■ **STATED EXERCISE**
Transcribe the stretch of entries below from the line with "low, high = Vector((1e9,)" through the line with "point = shown.matrix_world", exactly and with both ends included; leave out all other lines.

■ **PROVIDED DATA**
--*--

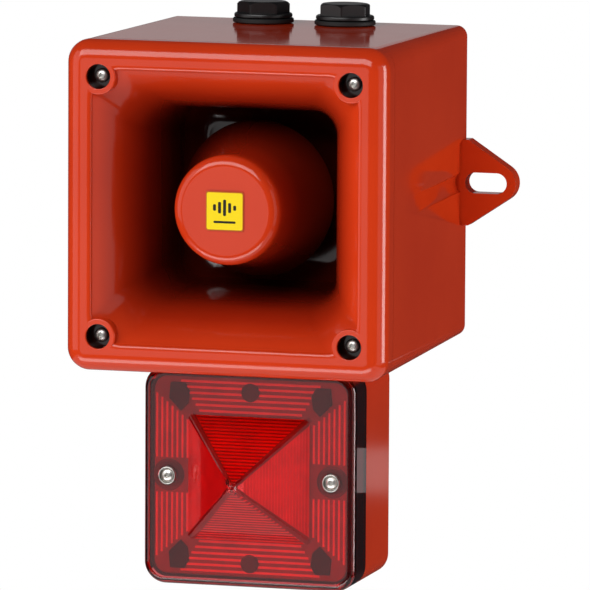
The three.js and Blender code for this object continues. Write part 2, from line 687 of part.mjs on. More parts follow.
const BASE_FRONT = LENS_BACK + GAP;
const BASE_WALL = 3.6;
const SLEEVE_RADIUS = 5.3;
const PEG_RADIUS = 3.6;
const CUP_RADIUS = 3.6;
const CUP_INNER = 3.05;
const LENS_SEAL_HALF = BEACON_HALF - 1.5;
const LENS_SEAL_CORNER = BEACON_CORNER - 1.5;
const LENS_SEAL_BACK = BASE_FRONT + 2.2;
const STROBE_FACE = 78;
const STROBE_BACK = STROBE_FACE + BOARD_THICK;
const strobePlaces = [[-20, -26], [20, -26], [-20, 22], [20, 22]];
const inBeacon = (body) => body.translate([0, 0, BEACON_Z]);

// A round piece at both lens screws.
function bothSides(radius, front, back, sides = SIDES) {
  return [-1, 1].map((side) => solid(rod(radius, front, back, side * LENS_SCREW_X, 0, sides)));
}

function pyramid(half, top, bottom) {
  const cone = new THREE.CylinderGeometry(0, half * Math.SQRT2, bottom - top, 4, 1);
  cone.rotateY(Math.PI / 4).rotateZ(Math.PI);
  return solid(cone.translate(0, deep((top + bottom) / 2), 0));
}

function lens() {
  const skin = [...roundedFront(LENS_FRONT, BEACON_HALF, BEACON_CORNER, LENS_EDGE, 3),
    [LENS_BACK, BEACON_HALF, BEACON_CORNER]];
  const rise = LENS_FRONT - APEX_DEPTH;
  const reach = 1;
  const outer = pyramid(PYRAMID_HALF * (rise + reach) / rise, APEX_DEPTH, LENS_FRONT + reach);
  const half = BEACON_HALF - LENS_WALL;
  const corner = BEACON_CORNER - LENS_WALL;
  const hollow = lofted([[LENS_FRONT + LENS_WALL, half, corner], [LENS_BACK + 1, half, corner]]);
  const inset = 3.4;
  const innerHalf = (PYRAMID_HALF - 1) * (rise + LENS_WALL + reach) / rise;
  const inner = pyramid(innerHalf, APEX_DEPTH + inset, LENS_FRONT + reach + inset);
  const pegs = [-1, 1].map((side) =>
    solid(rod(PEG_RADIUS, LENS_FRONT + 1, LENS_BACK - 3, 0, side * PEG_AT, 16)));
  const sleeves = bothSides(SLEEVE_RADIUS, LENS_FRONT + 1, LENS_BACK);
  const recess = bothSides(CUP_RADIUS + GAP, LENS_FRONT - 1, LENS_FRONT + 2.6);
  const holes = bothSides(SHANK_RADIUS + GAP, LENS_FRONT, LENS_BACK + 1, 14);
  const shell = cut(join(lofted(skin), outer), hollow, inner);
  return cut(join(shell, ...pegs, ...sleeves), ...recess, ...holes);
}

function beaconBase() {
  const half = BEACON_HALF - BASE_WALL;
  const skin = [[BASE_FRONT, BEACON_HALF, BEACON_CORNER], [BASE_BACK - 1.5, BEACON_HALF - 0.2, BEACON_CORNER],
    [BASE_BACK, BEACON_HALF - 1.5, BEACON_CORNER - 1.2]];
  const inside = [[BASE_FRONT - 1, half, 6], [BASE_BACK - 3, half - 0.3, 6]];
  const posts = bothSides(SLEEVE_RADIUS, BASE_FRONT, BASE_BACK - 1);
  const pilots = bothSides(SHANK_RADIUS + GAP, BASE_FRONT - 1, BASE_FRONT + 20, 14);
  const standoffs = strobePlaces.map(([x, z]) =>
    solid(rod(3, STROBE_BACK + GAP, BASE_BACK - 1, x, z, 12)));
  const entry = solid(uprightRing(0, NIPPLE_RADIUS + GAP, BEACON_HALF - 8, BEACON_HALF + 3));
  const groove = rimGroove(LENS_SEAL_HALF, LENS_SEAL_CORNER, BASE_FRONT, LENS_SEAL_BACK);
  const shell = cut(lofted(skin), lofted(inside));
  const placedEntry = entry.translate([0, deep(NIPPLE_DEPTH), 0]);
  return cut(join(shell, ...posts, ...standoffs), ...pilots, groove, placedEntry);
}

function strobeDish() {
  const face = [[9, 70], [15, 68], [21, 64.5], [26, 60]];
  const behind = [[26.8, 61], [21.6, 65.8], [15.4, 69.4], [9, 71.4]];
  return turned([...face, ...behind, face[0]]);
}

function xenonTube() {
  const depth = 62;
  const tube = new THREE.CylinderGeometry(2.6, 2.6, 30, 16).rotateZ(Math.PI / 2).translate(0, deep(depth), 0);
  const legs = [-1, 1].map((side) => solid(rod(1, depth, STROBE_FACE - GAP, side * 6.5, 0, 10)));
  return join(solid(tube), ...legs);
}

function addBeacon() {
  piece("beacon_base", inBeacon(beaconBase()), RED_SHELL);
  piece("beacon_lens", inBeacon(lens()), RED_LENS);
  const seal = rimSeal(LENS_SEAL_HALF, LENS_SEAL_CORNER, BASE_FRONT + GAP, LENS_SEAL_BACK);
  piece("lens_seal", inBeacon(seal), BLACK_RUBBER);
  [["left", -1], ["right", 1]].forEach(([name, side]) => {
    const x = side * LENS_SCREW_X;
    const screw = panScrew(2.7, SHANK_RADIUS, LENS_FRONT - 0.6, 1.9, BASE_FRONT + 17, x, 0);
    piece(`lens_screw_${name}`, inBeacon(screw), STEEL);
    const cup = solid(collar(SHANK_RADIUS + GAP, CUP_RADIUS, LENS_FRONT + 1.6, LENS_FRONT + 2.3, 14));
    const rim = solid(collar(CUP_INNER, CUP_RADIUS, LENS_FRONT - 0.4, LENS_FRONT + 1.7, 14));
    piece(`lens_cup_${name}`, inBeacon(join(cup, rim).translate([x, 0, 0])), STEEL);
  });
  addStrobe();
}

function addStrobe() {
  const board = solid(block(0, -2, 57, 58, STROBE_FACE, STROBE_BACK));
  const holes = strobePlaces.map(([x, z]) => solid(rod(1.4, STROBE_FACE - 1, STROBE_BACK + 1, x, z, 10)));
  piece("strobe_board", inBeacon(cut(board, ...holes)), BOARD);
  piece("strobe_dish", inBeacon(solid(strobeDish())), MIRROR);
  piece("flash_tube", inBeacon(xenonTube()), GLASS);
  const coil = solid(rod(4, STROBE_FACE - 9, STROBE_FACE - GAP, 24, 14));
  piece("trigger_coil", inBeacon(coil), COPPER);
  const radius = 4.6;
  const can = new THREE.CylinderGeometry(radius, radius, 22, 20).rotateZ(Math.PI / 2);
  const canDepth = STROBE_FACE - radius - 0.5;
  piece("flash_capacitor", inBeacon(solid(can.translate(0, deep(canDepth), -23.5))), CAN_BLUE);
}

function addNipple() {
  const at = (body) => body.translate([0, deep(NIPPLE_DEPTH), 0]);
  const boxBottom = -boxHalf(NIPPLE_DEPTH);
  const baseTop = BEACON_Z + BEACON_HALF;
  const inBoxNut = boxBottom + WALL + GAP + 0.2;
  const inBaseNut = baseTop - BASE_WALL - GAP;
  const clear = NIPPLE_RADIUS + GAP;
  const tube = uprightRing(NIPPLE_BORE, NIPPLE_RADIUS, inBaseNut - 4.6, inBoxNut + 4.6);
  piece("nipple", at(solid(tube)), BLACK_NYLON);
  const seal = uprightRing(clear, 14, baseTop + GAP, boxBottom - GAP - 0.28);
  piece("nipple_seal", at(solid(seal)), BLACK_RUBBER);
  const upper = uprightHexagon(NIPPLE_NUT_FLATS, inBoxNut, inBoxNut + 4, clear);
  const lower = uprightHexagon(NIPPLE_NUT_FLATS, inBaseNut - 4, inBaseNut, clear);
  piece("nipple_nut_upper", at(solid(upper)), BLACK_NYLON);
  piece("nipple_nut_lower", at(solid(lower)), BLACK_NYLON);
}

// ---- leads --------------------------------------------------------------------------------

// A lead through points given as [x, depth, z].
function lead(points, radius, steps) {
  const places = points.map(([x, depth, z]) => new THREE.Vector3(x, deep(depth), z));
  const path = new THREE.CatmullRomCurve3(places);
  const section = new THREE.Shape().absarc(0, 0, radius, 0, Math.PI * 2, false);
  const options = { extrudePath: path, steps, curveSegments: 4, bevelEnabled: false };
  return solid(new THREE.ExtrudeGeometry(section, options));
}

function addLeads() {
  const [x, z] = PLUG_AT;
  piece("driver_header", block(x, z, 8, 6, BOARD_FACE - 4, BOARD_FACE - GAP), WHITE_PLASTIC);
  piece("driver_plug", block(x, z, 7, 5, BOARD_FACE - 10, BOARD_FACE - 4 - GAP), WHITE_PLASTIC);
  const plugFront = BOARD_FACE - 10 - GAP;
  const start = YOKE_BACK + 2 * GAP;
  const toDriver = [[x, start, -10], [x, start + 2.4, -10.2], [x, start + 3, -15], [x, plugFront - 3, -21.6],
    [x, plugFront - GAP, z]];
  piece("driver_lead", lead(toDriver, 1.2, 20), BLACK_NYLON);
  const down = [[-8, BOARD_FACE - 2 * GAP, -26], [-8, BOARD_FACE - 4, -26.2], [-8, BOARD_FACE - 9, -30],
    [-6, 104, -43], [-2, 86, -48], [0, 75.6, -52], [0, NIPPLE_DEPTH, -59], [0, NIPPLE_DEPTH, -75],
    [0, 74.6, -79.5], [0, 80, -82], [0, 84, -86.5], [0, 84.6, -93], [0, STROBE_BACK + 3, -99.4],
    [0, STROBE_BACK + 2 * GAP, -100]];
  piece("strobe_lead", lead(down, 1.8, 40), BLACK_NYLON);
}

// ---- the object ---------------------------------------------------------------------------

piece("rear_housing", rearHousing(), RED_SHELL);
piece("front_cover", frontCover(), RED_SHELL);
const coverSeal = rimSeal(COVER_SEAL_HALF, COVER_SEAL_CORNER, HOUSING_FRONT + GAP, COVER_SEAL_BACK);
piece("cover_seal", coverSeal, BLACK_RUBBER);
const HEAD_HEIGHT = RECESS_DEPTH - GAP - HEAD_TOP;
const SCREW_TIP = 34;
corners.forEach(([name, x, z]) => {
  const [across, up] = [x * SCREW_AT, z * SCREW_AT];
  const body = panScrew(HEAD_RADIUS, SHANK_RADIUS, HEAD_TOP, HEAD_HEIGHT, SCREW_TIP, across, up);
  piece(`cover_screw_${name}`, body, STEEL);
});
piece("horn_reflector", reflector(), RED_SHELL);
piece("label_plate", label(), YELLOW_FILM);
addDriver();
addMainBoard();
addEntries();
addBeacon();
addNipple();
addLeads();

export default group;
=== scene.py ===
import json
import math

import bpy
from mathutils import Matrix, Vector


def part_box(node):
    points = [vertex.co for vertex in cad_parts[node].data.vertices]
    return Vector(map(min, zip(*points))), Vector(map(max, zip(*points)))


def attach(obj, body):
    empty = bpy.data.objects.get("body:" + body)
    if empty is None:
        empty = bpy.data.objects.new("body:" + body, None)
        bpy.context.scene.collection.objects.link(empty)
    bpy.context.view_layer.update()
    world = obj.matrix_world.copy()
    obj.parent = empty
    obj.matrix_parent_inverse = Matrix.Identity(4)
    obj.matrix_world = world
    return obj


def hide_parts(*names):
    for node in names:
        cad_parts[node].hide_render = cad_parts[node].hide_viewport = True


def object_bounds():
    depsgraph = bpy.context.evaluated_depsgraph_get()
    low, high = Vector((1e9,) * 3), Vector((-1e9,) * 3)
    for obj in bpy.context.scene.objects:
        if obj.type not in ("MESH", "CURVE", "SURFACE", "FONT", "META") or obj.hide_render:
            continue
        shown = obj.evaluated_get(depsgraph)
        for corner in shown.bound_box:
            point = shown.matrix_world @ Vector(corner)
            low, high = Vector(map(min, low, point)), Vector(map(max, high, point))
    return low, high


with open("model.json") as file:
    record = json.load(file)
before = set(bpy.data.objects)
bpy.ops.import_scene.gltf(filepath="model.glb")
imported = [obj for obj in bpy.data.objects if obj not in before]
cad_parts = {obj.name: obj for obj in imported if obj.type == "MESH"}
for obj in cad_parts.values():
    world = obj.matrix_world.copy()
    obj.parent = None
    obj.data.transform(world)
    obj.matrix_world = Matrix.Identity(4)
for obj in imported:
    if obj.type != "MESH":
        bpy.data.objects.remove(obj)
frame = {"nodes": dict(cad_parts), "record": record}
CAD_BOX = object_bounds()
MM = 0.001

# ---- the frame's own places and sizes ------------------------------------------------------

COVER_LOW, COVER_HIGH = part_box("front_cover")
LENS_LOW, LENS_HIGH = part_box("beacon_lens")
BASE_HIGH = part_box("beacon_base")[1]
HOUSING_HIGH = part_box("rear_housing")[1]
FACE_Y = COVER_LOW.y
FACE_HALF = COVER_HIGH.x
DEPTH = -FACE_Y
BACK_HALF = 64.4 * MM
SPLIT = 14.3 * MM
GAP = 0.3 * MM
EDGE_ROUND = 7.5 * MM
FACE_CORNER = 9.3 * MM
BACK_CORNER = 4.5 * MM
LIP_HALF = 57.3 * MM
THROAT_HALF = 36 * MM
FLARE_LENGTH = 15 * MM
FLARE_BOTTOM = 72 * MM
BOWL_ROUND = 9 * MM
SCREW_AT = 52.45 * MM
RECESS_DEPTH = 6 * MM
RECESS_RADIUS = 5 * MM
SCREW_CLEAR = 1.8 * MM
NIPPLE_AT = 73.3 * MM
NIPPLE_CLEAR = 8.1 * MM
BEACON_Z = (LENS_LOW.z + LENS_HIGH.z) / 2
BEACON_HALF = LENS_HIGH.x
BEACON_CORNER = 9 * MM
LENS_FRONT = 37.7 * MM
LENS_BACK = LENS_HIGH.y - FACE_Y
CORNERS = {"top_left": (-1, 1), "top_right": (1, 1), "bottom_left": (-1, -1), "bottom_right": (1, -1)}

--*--

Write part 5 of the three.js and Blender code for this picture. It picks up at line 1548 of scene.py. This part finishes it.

--*--

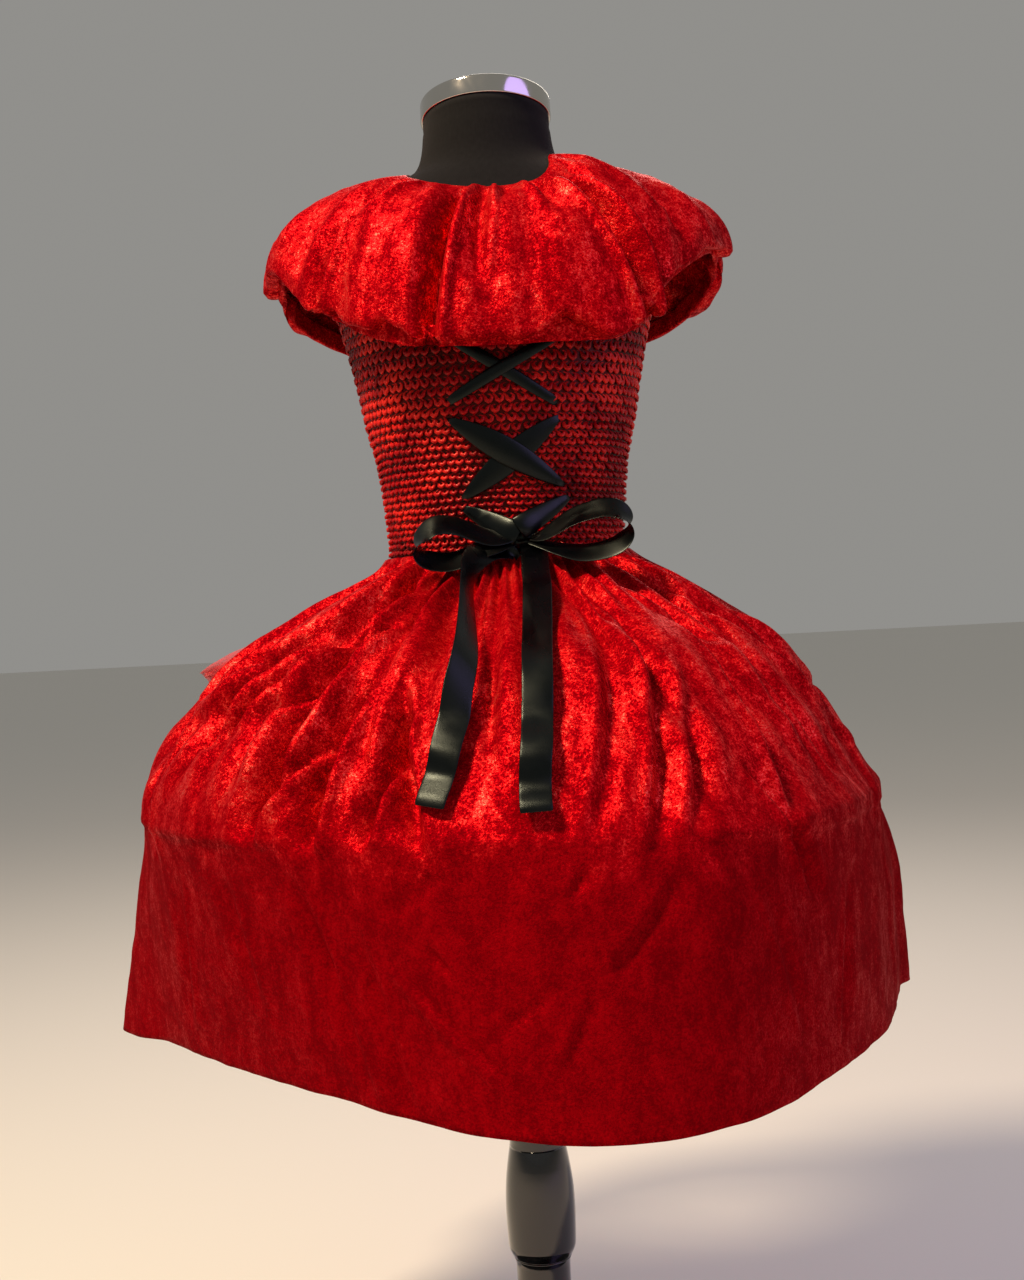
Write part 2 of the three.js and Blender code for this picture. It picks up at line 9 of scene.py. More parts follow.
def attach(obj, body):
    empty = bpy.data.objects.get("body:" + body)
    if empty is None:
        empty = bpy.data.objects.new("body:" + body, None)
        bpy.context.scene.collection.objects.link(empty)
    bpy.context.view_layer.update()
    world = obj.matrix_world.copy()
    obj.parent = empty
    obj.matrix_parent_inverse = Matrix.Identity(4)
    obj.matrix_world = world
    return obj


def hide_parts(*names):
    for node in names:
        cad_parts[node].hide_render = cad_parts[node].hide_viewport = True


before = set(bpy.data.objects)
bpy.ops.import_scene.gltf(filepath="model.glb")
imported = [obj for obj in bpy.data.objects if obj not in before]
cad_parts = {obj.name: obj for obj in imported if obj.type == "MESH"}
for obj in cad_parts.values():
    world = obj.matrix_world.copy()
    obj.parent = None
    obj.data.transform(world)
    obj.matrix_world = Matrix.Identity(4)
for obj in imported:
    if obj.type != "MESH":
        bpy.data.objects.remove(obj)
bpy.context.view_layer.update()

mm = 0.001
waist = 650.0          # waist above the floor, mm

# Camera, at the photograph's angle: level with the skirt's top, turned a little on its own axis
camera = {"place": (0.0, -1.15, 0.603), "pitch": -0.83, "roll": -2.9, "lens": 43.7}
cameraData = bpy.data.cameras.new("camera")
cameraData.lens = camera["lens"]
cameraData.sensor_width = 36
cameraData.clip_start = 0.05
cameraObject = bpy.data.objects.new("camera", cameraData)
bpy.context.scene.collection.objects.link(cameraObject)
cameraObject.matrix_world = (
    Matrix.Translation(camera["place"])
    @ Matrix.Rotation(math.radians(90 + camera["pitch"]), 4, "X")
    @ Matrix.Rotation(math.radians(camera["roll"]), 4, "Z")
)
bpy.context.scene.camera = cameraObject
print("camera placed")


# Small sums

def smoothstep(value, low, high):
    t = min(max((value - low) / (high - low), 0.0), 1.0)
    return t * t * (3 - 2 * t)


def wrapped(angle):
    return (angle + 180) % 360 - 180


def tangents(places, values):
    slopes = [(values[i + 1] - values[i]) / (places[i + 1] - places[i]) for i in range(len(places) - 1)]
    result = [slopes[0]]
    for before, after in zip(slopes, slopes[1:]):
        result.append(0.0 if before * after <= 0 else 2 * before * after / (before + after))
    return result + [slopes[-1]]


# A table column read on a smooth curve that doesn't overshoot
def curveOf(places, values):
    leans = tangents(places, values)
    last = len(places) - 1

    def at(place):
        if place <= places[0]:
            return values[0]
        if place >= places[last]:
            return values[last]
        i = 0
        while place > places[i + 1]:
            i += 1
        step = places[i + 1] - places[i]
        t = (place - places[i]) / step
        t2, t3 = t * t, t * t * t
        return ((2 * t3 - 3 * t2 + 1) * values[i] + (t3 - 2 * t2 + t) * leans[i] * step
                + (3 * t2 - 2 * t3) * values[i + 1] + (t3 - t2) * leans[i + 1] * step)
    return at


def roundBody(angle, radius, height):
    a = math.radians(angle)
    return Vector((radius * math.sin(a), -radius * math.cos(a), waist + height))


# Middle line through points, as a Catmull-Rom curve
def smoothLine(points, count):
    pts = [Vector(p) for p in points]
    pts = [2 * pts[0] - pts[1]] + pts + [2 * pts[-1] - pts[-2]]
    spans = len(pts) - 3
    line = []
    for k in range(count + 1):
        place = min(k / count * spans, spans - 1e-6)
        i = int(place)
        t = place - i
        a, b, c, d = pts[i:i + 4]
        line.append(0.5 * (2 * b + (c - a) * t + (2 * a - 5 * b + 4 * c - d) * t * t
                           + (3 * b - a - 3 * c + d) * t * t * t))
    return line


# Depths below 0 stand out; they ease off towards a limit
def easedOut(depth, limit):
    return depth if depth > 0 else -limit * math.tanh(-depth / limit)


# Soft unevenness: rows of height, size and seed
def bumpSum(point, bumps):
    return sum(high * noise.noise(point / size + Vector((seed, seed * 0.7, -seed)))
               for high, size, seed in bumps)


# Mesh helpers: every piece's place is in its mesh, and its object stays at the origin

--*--

■ **FINAL RESULT**
    low, high = Vector((1e9,) * 3), Vector((-1e9,) * 3)
    for obj in bpy.context.scene.objects:
        if obj.type not in ("MESH", "CURVE", "SURFACE", "FONT", "META") or obj.hide_render:
            continue
        shown = obj.evaluated_get(depsgraph)
        for corner in shown.bound_box:
            point = shown.matrix_world @ Vector(corner)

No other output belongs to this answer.